YOUR INSTRUCTIONS: Return only the lines between the line holding "Write the FreeCAD macro" and the line holding "from FreeCAD import", the two boundary lines included, exactly as they appear.

★ ★ ★ ★ ★

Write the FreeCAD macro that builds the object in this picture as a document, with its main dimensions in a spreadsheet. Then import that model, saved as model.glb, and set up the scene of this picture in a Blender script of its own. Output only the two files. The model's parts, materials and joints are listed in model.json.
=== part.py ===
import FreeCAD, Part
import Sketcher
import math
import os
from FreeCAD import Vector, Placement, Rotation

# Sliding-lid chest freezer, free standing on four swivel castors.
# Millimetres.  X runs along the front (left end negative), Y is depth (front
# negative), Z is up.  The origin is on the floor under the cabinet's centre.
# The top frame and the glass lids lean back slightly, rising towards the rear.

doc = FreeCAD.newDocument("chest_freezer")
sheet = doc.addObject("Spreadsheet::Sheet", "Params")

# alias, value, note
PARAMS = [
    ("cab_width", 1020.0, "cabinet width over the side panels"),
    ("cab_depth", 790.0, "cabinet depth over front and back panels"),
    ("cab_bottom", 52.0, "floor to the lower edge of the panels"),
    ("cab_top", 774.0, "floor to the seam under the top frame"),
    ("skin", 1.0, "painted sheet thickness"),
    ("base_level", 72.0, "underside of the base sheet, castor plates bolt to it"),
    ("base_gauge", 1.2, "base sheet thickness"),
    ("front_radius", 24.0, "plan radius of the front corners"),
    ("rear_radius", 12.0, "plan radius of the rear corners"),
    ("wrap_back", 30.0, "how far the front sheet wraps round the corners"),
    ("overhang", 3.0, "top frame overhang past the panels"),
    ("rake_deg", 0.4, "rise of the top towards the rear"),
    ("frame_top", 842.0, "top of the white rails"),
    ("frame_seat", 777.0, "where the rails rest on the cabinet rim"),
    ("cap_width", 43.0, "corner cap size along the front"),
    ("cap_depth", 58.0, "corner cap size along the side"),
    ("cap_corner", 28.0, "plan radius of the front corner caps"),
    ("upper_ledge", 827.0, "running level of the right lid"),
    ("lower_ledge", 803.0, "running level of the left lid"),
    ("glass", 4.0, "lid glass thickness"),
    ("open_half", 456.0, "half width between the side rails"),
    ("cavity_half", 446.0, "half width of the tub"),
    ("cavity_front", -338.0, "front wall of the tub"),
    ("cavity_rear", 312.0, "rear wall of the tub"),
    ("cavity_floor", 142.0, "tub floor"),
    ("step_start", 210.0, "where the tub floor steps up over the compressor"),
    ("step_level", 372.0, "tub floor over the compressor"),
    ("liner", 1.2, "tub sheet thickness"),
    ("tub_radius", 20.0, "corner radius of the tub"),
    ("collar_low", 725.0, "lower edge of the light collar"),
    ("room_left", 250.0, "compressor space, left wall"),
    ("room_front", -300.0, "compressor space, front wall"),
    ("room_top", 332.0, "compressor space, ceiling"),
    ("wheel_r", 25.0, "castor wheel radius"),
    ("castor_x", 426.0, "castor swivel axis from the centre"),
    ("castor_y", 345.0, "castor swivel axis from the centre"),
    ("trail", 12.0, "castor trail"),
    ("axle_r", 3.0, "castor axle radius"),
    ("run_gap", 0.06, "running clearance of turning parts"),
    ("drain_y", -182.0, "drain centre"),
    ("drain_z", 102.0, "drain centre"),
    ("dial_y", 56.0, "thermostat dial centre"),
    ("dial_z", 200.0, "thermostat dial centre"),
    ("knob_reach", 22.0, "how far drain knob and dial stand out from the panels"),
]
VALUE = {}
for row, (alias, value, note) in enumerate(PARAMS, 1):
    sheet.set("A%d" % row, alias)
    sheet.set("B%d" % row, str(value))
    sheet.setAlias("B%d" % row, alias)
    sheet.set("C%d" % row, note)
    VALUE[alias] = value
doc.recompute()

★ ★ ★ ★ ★

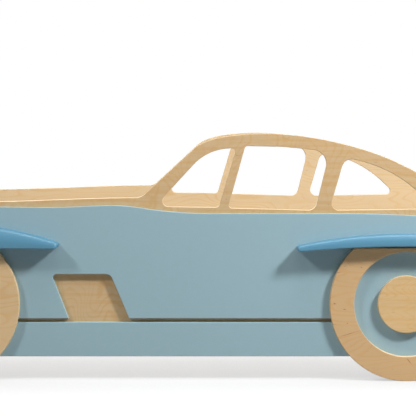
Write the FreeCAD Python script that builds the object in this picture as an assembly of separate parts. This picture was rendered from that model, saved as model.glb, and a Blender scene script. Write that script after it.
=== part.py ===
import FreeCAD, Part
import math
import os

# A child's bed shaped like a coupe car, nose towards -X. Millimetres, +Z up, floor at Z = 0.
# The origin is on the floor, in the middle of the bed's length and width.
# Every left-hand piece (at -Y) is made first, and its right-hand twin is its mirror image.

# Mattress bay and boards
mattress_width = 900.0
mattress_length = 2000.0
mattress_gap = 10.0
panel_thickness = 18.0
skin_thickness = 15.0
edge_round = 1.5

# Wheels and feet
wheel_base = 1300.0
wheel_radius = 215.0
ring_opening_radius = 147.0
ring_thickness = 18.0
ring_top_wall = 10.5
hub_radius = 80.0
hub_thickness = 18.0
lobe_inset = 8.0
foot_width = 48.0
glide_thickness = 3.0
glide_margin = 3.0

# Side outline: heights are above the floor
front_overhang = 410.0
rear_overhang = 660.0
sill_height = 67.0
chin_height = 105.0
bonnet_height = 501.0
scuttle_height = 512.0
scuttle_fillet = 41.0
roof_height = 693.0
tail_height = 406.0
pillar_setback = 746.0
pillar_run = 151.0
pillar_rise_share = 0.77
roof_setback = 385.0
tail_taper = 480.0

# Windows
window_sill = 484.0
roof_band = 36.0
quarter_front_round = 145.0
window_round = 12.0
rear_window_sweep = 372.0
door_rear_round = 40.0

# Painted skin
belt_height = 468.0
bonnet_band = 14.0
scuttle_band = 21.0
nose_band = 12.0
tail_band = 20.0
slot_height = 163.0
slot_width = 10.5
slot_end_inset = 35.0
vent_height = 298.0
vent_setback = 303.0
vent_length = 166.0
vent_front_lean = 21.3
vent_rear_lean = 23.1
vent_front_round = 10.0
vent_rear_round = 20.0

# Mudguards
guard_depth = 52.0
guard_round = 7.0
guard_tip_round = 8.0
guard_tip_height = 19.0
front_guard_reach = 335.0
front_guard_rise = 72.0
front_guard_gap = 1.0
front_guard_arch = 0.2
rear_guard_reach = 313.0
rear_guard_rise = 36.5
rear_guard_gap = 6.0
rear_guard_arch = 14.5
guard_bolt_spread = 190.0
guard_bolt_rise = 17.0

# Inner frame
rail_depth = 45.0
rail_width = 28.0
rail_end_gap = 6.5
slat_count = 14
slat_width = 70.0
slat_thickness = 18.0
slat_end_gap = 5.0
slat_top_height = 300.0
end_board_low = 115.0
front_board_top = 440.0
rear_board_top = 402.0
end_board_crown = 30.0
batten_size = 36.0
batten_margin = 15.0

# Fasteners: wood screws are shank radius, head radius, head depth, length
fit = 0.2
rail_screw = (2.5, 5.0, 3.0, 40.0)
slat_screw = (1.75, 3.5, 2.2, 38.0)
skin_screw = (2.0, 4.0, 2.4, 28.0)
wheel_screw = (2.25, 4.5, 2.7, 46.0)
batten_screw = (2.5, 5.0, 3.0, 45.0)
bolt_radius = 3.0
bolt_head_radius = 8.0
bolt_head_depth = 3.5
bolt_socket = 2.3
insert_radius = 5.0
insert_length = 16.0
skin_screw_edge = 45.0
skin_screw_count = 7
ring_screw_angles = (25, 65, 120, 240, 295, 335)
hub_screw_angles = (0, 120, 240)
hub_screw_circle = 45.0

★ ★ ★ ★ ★

RESPONSE TO THIS TASK:
Write the FreeCAD macro that builds the object in this picture as a document, with its main dimensions in a spreadsheet. Then import that model, saved as model.glb, and set up the scene of this picture in a Blender script of its own. Output only the two files. The model's parts, materials and joints are listed in model.json.
=== part.py ===
import FreeCAD, Part
import Sketcher
import math
import os
from FreeCAD import Vector, Placement, Rotation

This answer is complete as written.